# how to clean useless kernel in /boot/



## xwwu (Jan 15, 2012)

Dear friends,

Server has been upgraded to be 9.0. but there are 4 kernels in /boot/: GENERIC/, kernel/, kernel.old/, and kernel.old1/. According to the upgrade documents, just kernel is useful, so can I delete other kernels? 

Need your help. Thanks.


----------



## vand777 (Jan 15, 2012)

xwwu said:
			
		

> Dear Friends:
> 
> server has been upgraded to be 9.0. but there are 4 kernels in /boot/:
> 
> ...



You can delete kernel.old and kernel.old1. I think (but not 100% sure) that you can delete GENERIC as well (I just do not have such directory in my boxes, so I do not know the origin of this folder). I assume that you copied your previous working generic kernel into GENERIC folder in the past. If so, then this folder can be deleted.


----------



## gkontos (Jan 15, 2012)

xwwu said:
			
		

> Dear Friends:
> 
> server has been upgraded to be 9.0. but there are 4 kernels in /boot/:
> 
> ...



Yes, nuke them 

Just for your reference, when you install a new kernel, the old one is automatically being moved to /boot/kernel.old, that way if you have problems booting your new kernel you can always boot with the old.


----------



## Beastie (Jan 15, 2012)

The default kernel (at least up till 8.2) used to be a gziped directory called GENERIC. So it must be left over from a previous installation.
As you have read /boot/kernel is your current kernel and any kernel.old? is a backup done during upgrades.

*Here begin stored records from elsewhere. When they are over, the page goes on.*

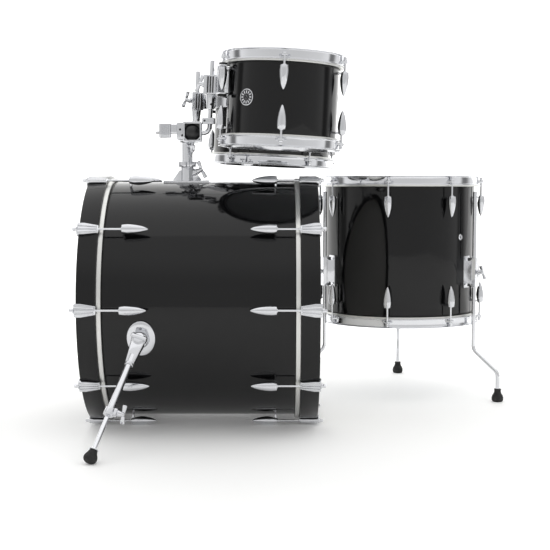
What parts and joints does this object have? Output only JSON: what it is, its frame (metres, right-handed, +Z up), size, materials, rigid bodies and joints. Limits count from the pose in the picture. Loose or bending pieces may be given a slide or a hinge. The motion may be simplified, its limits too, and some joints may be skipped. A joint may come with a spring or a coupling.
{
  "type": "acoustic drum kit",
  "caption": "Shell kit in gloss black with chrome hardware: bass drum on folding spurs, two toms on one centre holder and a floor tom on three legs.",
  "frame": {"origin": "centre of the whole kit's footprint on the floor", "axes": "+Z up; +X along the bass drum's axis from its front head towards the drummer; +Y across the kit towards the floor tom"},
  "size_m": [1.0464, 1.1974, 0.8717],
  "materials": {
    "badge": "stamped plate",
    "chrome": "polished chrome plate",
    "head_film": "coated polyester film",
    "hoop_lacquer": "maple hoop in gloss black lacquer",
    "lacquer": "gloss black lacquer on maple plies",
    "nylon": "moulded black nylon",
    "rubber": "moulded black rubber"
  },
  "bodies": {
    "kit_base": {"bass_shell": "lacquer", "bass_heads": "head_film", "bass_hoops": "hoop_lacquer", "bass_lugs": "chrome", "bass_claws": "chrome", "bass_rods": "chrome", "spur_brackets": "chrome", "holder_base": "chrome"},
    "holder_bolt": {"holder_wing": "chrome"},
    "holder_turn": {"holder_collar": "chrome"},
    "holder_lift": {"holder_post": "chrome", "holder_head": "chrome"},
    "near_spur": {"near_spur_leg": "chrome"},
    "near_spur_slide": {"near_spur_rod": "chrome", "near_spur_foot": "rubber"},
    "near_spur_screw": {"near_spur_wing": "chrome"},
    "far_spur": {"far_spur_leg": "chrome"},
    "far_spur_slide": {"far_spur_rod": "chrome", "far_spur_foot": "rubber"},
    "far_spur_screw": {"far_spur_wing": "chrome"},
    "small_swivel": {"small_ball": "nylon"},
    "small_roll": {"small_arm": "chrome"},
    "small_turn": {"small_lock": "chrome"},
    "small_drum": {"small_shell": "lacquer", "small_heads": "head_film", "small_hoops": "chrome", "small_lugs": "chrome", "small_rods": "chrome", "small_bracket": "chrome", "small_isolators": "rubber", "small_badge": "badge"},
    "small_ball_screw": {"small_ball_wing": "chrome"},
    "small_mount_screw": {"small_wing": "chrome"},
    "medium_swivel": {"medium_ball": "nylon"},
    "medium_roll": {"medium_arm": "chrome"},
    "medium_turn": {"medium_lock": "chrome"},
    "medium_drum": {"medium_shell": "lacquer", "medium_heads": "head_film", "medium_hoops": "chrome", "medium_lugs": "chrome", "medium_rods": "chrome", "medium_bracket": "chrome", "medium_isolators": "rubber"},
    "medium_ball_screw": {"medium_ball_wing": "chrome"},
    "medium_mount_screw": {"medium_wing": "chrome"},
    "floor_drum": {"floor_shell": "lacquer", "floor_heads": "head_film", "floor_hoops": "chrome", "floor_lugs": "chrome", "floor_rods": "chrome", "leg_brackets": "chrome"},
    "leg_1": {"floor_leg_1": "chrome", "floor_foot_1": "rubber"},
    "leg_screw_1": {"floor_wing_1": "chrome"},
    "leg_2": {"floor_leg_2": "chrome", "floor_foot_2": "rubber"},
    "leg_screw_2": {"floor_wing_2": "chrome"},
    "leg_3": {"floor_leg_3": "chrome", "floor_foot_3": "rubber"},
    "leg_screw_3": {"floor_wing_3": "chrome"}
  },
  "joints": [
    {"name": "near_spur_fold", "type": "hinge", "parent": "kit_base", "child": "near_spur", "pos_m": [-0.36968, -0.40204, 0.22539], "axis": [0, -0.7868, 0.6172], "range_deg": [0, 95]},
    {"name": "near_spur_extend", "type": "slide", "parent": "near_spur", "child": "near_spur_slide", "axis": [-0.2783, -0.5928, -0.7557], "range_m": [-0.05, 0.06]},
    {"name": "near_spur_screw_turn", "type": "hinge", "parent": "near_spur", "child": "near_spur_screw", "pos_m": [-0.40317, -0.51919, 0.09275], "axis": [0.9605, -0.1718, -0.219], "range_deg": [-60, 60]},
    {"name": "far_spur_fold", "type": "hinge", "parent": "kit_base", "child": "far_spur", "pos_m": [-0.36968, 0.19232, 0.22539], "axis": [0, -0.7868, -0.6172], "range_deg": [0, 95]},
    {"name": "far_spur_extend", "type": "slide", "parent": "far_spur", "child": "far_spur_slide", "axis": [-0.2783, 0.5928, -0.7557], "range_m": [-0.05, 0.06]},
    {"name": "far_spur_screw_turn", "type": "hinge", "parent": "far_spur", "child": "far_spur_screw", "pos_m": [-0.40317, 0.30947, 0.09275], "axis": [0.9605, 0.1718, -0.219], "range_deg": [-60, 60]},
    {"name": "holder_bolt_turn", "type": "hinge", "parent": "kit_base", "child": "holder_bolt", "pos_m": [-0.26403, -0.10486, 0.59806], "axis": [0.9063, 0, 0.4226], "range_deg": [-60, 60]},
    {"name": "holder_turn", "type": "hinge", "parent": "kit_base", "child": "holder_turn", "pos_m": [-0.28668, -0.10486, 0.6098], "axis": [0, 0, 1], "range_deg": [-10, 10]},
    {"name": "holder_lift", "type": "slide", "parent": "holder_turn", "child": "holder_lift", "axis": [0, 0, 1], "range_m": [0, 0.06]},
    {"name": "small_swivel", "type": "hinge", "parent": "holder_lift", "child": "small_swivel", "pos_m": [-0.27068, -0.14686, 0.69], "axis": [0, 1, 0], "range_deg": [-20, 3]},
    {"name": "small_roll", "type": "hinge", "parent": "small_swivel", "child": "small_roll", "pos_m": [-0.27068, -0.14686, 0.69], "axis": [0.9989, 0, -0.0471], "range_deg": [-8, 8]},
    {"name": "small_turn", "type": "hinge", "parent": "small_roll", "child": "small_turn", "pos_m": [-0.2271, -0.14686, 0.76503], "axis": [0.0471, 0, 0.9989], "range_deg": [-20, 6]},
    {"name": "small_lift", "type": "slide", "parent": "small_turn", "child": "small_drum", "axis": [0.0471, 0, 0.9989], "range_m": [0, 0.03]},
    {"name": "small_ball_screw_turn", "type": "hinge", "parent": "holder_lift", "child": "small_ball_screw", "pos_m": [-0.27068, -0.14686, 0.66], "axis": [0, 0, -1], "range_deg": [-60, 60]},
    {"name": "small_mount_screw_turn", "type": "hinge", "parent": "small_drum", "child": "small_mount_screw", "pos_m": [-0.24155, -0.14161, 0.80175], "axis": [-0.9102, 0.2998, 0.2857], "range_deg": [-60, 60]},
    {"name": "medium_swivel", "type": "hinge", "parent": "holder_lift", "child": "medium_swivel", "pos_m": [-0.28268, -0.05886, 0.69], "axis": [1, 0, 0], "range_deg": [-1, 12]},
    {"name": "medium_roll", "type": "hinge", "parent": "medium_swivel", "child": "medium_roll", "pos_m": [-0.28268, -0.05886, 0.69], "axis": [0, 1, 0], "range_deg": [-12, 1]},
    {"name": "medium_turn", "type": "hinge", "parent": "medium_roll", "child": "medium_turn", "pos_m": [-0.28, 0.12314, 0.74694], "axis": [0.0471, 0, 0.9989], "range_deg": [-6, 20]},
    {"name": "medium_lift", "type": "slide", "parent": "medium_turn", "child": "medium_drum", "axis": [0.0471, 0, 0.9989], "range_m": [0, 0.03]},
    {"name": "medium_ball_screw_turn", "type": "hinge", "parent": "holder_lift", "child": "medium_ball_screw", "pos_m": [-0.28268, -0.05886, 0.66], "axis": [0, 0, -1], "range_deg": [-60, 60]},
    {"name": "medium_mount_screw_turn", "type": "hinge", "parent": "medium_drum", "child": "medium_mount_screw", "pos_m": [-0.29454, 0.11817, 0.78366], "axis": [-0.9153, -0.2836, 0.286], "range_deg": [-60, 60]},
    {"name": "floor_tom_place", "type": "slide", "parent": "kit_base", "child": "floor_drum", "axis": [1, 0, 0], "range_m": [0, 0.15]},
    {"name": "leg_1_slide", "type": "slide", "parent": "floor_drum", "child": "leg_1", "axis": [0, 0, 1], "range_m": [-0.1, 0.06]},
    {"name": "leg_screw_1_turn", "type": "hinge", "parent": "floor_drum", "child": "leg_screw_1", "pos_m": [0.45964, 0.14395, 0.338], "axis": [0.809, -0.5878, 0], "range_deg": [-60, 60]},
    {"name": "leg_2_slide", "type": "slide", "parent": "floor_drum", "child": "leg_2", "axis": [0, 0, 1], "range_m": [-0.1, 0.06]},
    {"name": "leg_screw_2_turn", "type": "hinge", "parent": "floor_drum", "child": "leg_screw_2", "pos_m": [0.29042, 0.52402, 0.338], "axis": [0.1045, 0.9945, 0], "range_deg": [-60, 60]},
    {"name": "leg_3_slide", "type": "slide", "parent": "floor_drum", "child": "leg_3", "axis": [0, 0, 1], "range_m": [-0.1, 0.06]},
    {"name": "leg_screw_3_turn", "type": "hinge", "parent": "floor_drum", "child": "leg_screw_3", "pos_m": [0.04588, 0.18744, 0.338], "axis": [-0.9135, -0.4067, 0], "range_deg": [-60, 60]}
  ]
}
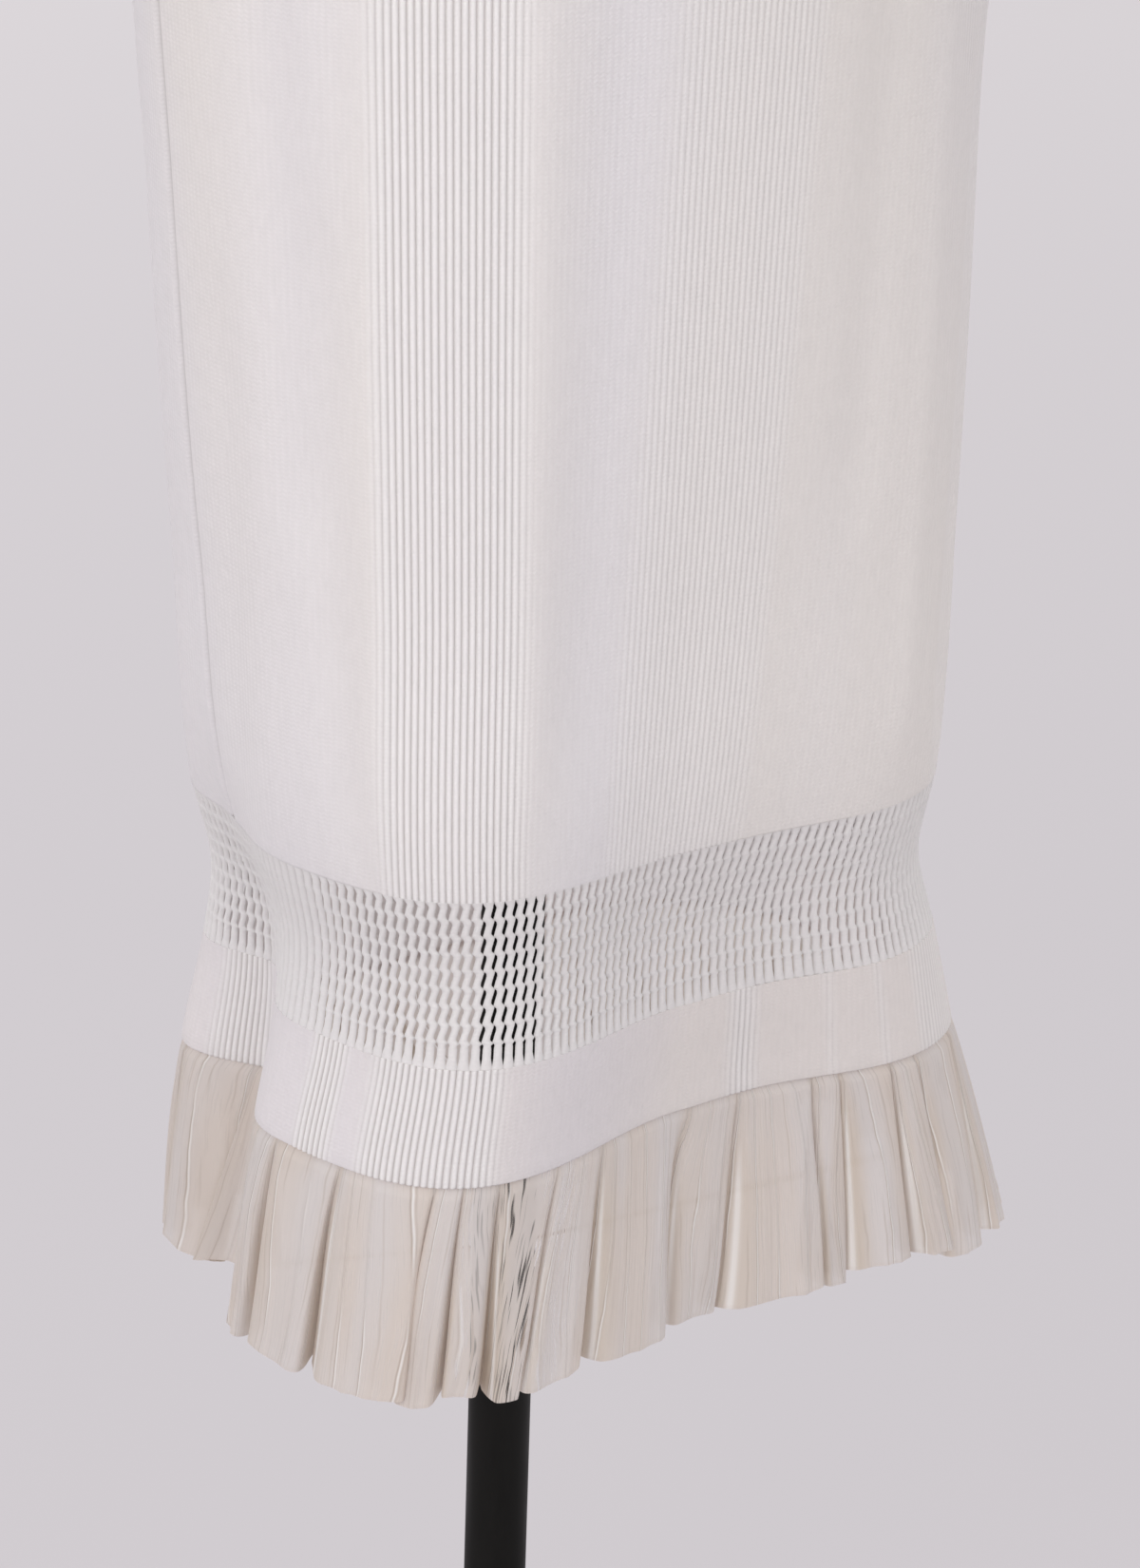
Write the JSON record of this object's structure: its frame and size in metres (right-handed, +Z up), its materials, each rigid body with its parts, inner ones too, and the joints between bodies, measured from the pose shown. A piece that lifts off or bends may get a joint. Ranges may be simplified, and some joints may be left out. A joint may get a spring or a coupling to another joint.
{
  "type": "straight skirt on a limbless dress form with a pole stand",
  "caption": "Straight midi skirt in fine white rib knit with an openwork band and a sheer fluted frill, worn on a limbless skirt form on a round pole and base.",
  "frame": {"origin": "centre of the base's flat underside, on the pole's axis, on the floor", "axes": "+Z up along the pole; the skirt's front faces -Y; the wearer's left is +X"},
  "size_m": [0.372, 0.3, 1.062],
  "materials": {
    "rib_knit": "fine off-white rib knit, matt with a soft sheen",
    "openwork_knit": "off-white openwork knit of slanting eyelets, matt",
    "frill_chiffon": "sheer pale beige chiffon, crinkle pleated",
    "form_cover": "plain smooth linen cover",
    "stand_paint": "satin black paint"
  },
  "bodies": {
    "root": {"waistband": "rib_knit", "front_body": "rib_knit", "back_body": "rib_knit", "front_openwork": "openwork_knit", "back_openwork": "openwork_knit", "front_hem_band": "rib_knit", "back_hem_band": "rib_knit", "front_frill": "frill_chiffon", "back_frill": "frill_chiffon", "skirt_form": "form_cover", "pole": "stand_paint", "base": "stand_paint"}
  },
  "joints": []
}
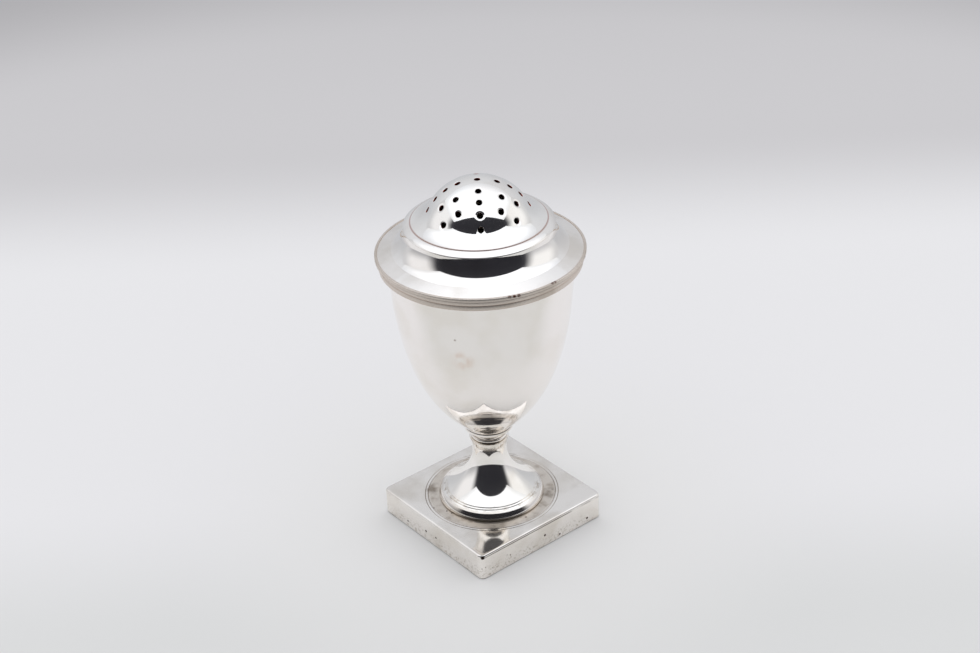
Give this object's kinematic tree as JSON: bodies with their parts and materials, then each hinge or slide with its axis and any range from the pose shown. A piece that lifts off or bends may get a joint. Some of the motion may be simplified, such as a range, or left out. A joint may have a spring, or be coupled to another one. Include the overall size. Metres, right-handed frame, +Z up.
{
  "type": "pounce pot",
  "caption": "Small urn-shaped pot for shaking pounce on paper, with a bowl on a trumpet foot and square plinth, and a pierced domed cover that pulls off.",
  "frame": {"origin": "on the pot's axis, at the underside of the plinth", "axes": "+Z up along the axis; X and Y square to the plinth's sides"},
  "size_m": [0.0419, 0.0418, 0.0796],
  "materials": {
    "pitted_silver": "polished sterling silver, pitted and rubbed",
    "plinth_silver": "polished sterling silver with fine scratches",
    "tarnished_silver": "polished sterling silver, tarnished in the corner",
    "foot_silver": "polished sterling silver with turning lines",
    "bowl_silver": "softly polished sterling silver, faintly stained",
    "cover_silver": "polished sterling silver",
    "dome_silver": "polished sterling silver, drilled"
  },
  "bodies": {
    "pot": {"plinth_apron": "pitted_silver", "plinth_plate": "plinth_silver", "foot_ring": "tarnished_silver", "foot": "foot_silver", "stem_collar": "foot_silver", "bowl": "bowl_silver", "mouth_band": "bowl_silver"},
    "cover": {"cover_bezel": "cover_silver", "cover_brim": "cover_silver", "brim_wire": "cover_silver", "cover_shoulder": "cover_silver", "dome_bead": "cover_silver", "pierced_dome": "dome_silver"}
  },
  "joints": [
    {"name": "cover_lift", "type": "slide", "parent": "pot", "child": "cover", "axis": [0, 0, 1], "range_m": [0, 0.03]}
  ]
}
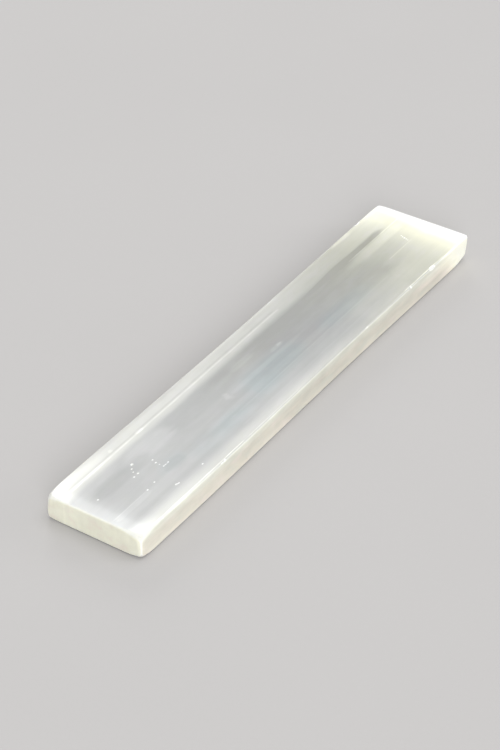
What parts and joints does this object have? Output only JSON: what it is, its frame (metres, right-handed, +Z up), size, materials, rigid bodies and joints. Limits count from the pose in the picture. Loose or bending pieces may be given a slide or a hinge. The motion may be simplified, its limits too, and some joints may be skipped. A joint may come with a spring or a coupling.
{
  "type": "selenite slab",
  "caption": "Long flat bar of translucent satin spar, sawn across at both ends and polished, that lies on a table to hold small stones or as decoration.",
  "frame": {"origin": "middle of the broad lower face, which lies on the table", "axes": "+X along the slab from the near end to the far end, +Y across it to the left side, +Z up through its thickness"},
  "size_m": [0.2032, 0.038, 0.0095],
  "materials": {
    "selenite": "polished, translucent, silky along the fibres"
  },
  "bodies": {
    "root": {"selenite_slab": "selenite"}
  },
  "joints": []
}
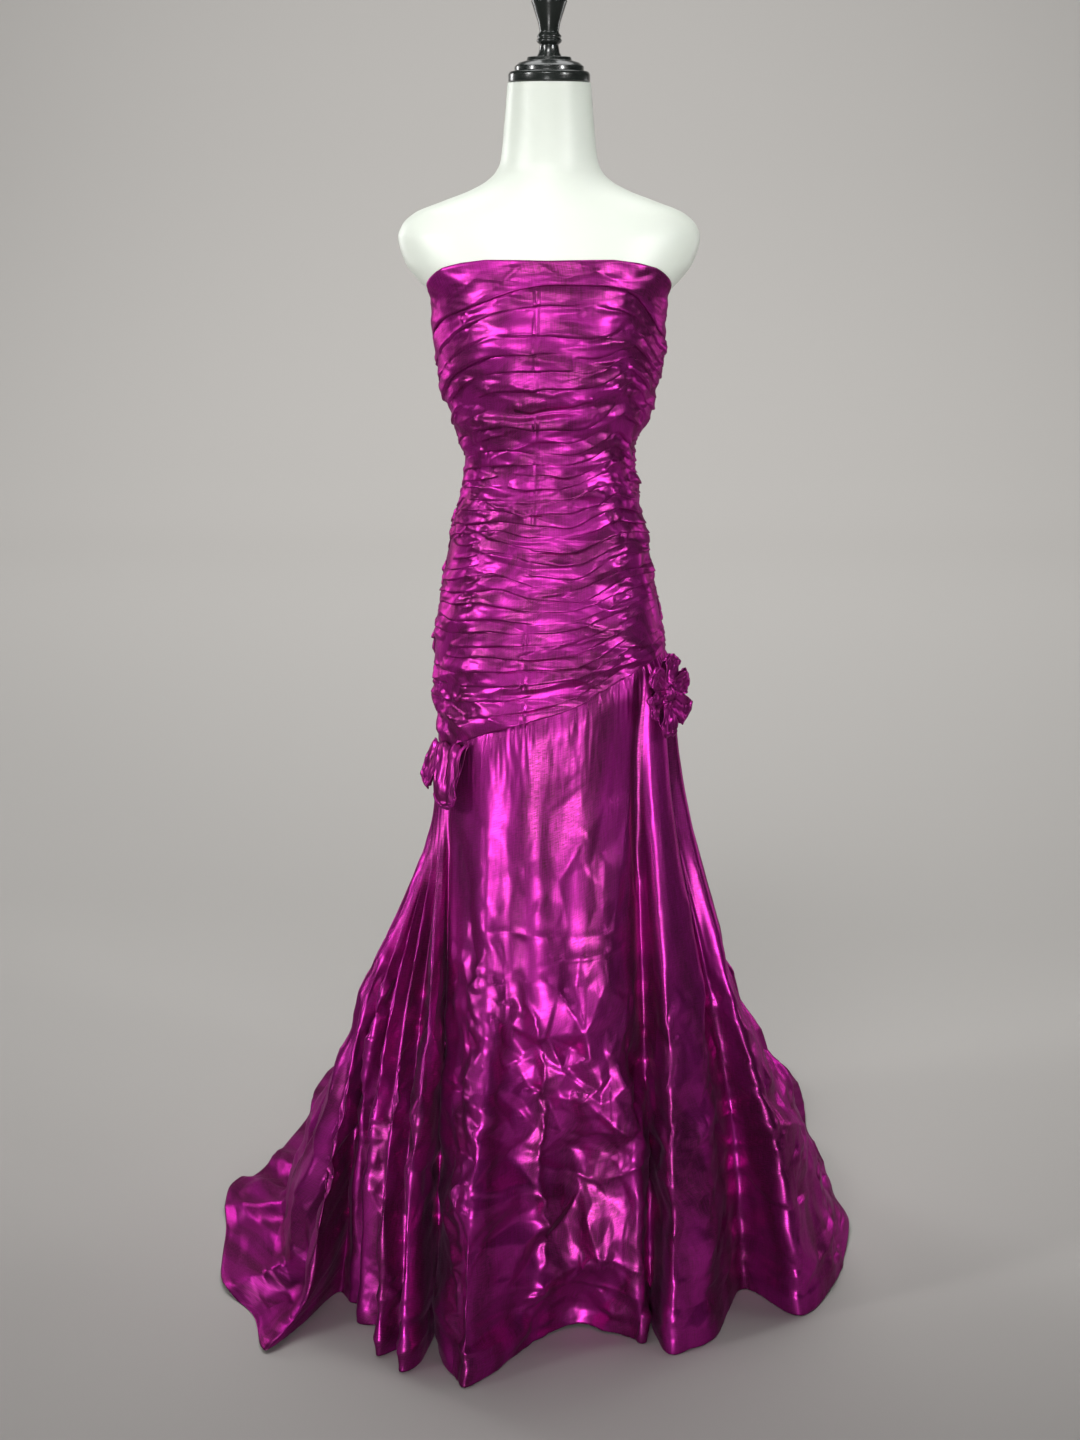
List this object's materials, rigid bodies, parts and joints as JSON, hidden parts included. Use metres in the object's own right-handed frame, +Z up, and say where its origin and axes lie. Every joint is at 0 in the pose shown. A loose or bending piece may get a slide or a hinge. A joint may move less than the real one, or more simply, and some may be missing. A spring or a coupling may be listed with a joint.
{
  "type": "evening gown on dress form",
  "caption": "Strapless floor-length gown with ruched bodice, dropped slanting seam, pleated side drape, hip rosette and sweep train, on a limbless dress form with a stand.",
  "frame": {"origin": "centre of the stand base's underside, on the floor and on the pole's axis", "axes": "+Z up along the pole; the gown's front faces -Y and its train lies towards +Y; +X is the wearer's left"},
  "size_m": [0.8848, 1.2698, 1.684],
  "materials": {
    "satin": "crisp magenta-purple satin",
    "form_shell": "smooth white",
    "turned_wood": "black lacquer",
    "stand_metal": "black"
  },
  "bodies": {
    "root": {"top_band_front": "satin", "top_band_back_left": "satin", "top_band_back_right": "satin", "bodice_front_right": "satin", "bodice_front_left": "satin", "bodice_back_left": "satin", "bodice_back_right": "satin", "skirt_front": "satin", "skirt_side_right": "satin", "skirt_side_left": "satin", "skirt_back_right": "satin", "skirt_back_left": "satin", "hip_puff_front": "satin", "hip_puff_side": "satin", "rosette_knot": "satin", "rosette_loop_1": "satin", "rosette_loop_2": "satin", "rosette_loop_3": "satin", "rosette_loop_4": "satin", "rosette_loop_5": "satin", "rosette_loop_6": "satin", "form_torso": "form_shell", "neck_cap": "turned_wood", "neck_finial": "turned_wood", "stand_pole": "stand_metal", "stand_base": "stand_metal"}
  },
  "joints": []
}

So you can simply keep /boot/kernel and remove the other 3 using *rm -r* for example.


----------



## xwwu (Jan 15, 2012)

Beastie said:
			
		

> The default kernel (at least up till 8.2) used to be a gziped directory called GENERIC. So it must be left over from a previous installation.
> As you have read /boot/kernel is your current kernel and any kernel.old? is a backup done during upgrades.
> 
> So you can simply keep /boot/kernel and remove the other 3 using *rm -r* for example.



Thanks! I will do it


----------



## da1 (Jan 15, 2012)

If you don;t know which kernel was booted last time, a little paranoia doesn;t hurt. Since I have no idea to find out which kernel was booted I would first do:[CMD=""]nextboot -k kernel[/CMD] and [cmd=""]reboot[/cmd] which means that the OS will boot /boot/kernel. If the OS comes up with no problems and everything is running fine, remove the other kernels.

I'm a bit paranoid when it comes to messing with the kernel. As a side note, I would keep 1 "old" kernel image (be it GENERIC or another one).


----------



## xwwu (Jan 15, 2012)

da1 said:
			
		

> If you don;t know which kernel was booted last time, a little paranoia doesn;t hurt. Since I have no idea to find out which kernel was booted I would first do:[CMD=""]nextboot -k kernel[/CMD] and [cmd=""]reboot[/cmd] which means that the OS will boot /boot/kernel. If the OS comes up with no problems and everything is running fine, remove the other kernels.
> 
> I'm a bit paranoid when it comes to messing with the kernel. As a side note, I would keep 1 "old" kernel image (be it GENERIC or another one).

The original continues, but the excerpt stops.